But that's not what's really happening. Rueff upends expectations not only about where his play is going but also about who his characters are. Early impressions of who embodies trustworthiness, arrogance, loyalty, hypocrisy, etc., are vaporized and reshaped, involving some serious and worthwhile discussions of male friendship and of religion. 

The premise is simple enough: At an industrial convention, three company men await the arrival of An Important Business Guy — their Big Kahuna, Godot, Great White Whale, maguffin, whatever. The quest/pursuit is the catalyst for three personalities to clash, mesh and re-form.
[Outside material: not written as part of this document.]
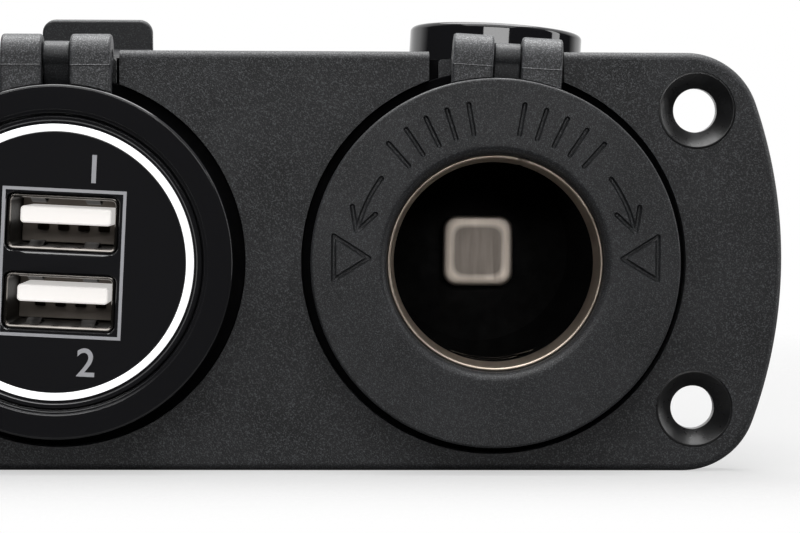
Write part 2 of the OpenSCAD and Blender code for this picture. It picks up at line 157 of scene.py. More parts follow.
def edge_section(y0: float, y1: float, r0: float, r1: float, steps: int = 5) -> np.ndarray:
    """The section of a plate's rim: a quarter circle at each face and a straight side between.

    Args:
        y0: The first face's depth.
        y1: The second face's depth, above y0.
        r0: Rounding at the first face.
        r1: Rounding at the second face.
        steps: Spans along each quarter circle.

    Returns:
        Rows of (inset, y) from the first face to the second.
    """
    a = np.linspace(0, math.pi / 2, steps + 1)
    low = np.stack([r0 * (1 - np.sin(a)), y0 + r0 * (1 - np.cos(a))], 1)
    high = np.stack([r1 * (1 - np.cos(a)), y1 - r1 * (1 - np.sin(a))], 1)
    return np.concatenate([low, high])


def grid_mesh(name: str, grid: np.ndarray, caps: bool = False) -> Mesh:
    """Makes quads between the neighbours of a grid of points, whose columns run all round.

    Args:
        name: The mesh's name.
        grid: Points of shape (rows, columns, 3), in millimetres.
        caps: Whether a flat face closes the first and the last row; otherwise they join.

    Returns:
        The mesh, its doubles merged and its faces turned outwards.
    """
    rows, cols = grid.shape[:2]
    index = np.arange(rows * cols).reshape(rows, cols)
    if not caps:
        index = np.concatenate([index, index[:1]], 0)
    index = np.concatenate([index, index[:, :1]], 1)
    quads = np.stack([index[:-1, :-1], index[:-1, 1:], index[1:, 1:], index[1:, :-1]], -1)
    faces = quads.reshape(-1, 4).tolist()
    if caps:
        faces += [index[0, :cols].tolist(), index[-1, :cols].tolist()[::-1]]
    mesh = bpy.data.meshes.new(name)
    mesh.from_pydata(grid.reshape(-1, 3).tolist(), [], faces)
    return tidy_mesh(mesh)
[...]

We start with the two old-timers: phlegmatic-veering-to-melancholic Phil, portrayed with quiet authority by Everett Lowe; and Jeff Monahan robustly chewing scenery as the sanguine-turning-to-choleric Larry. Lacking their humor, or humours, is young Bob, portrayed with chilling innocence (as in Mark Twain's A Mysterious Stranger) by Matt Henderson.

Claochlu is a new collaboration between Cup-A-Jo Productions and 72nd St. Films, and director Joanna Lowe expands the intimate play with live video: two camera operators (William Laszlo Holman on handheld and Bob Skwaryk on wide shot, the night I was there) probing and underlining the action. The audience watches the play from multiple angles simultaneously, and enjoys such effects as an "eternal mirror" unfolding. (Thank you, Citizen Kane.)

Often hilarious, Hospitality Suite provides a few hard kicks to the gut in a realistic setting made hyper-theatrical yet more accessible by an innovative multimedia approach.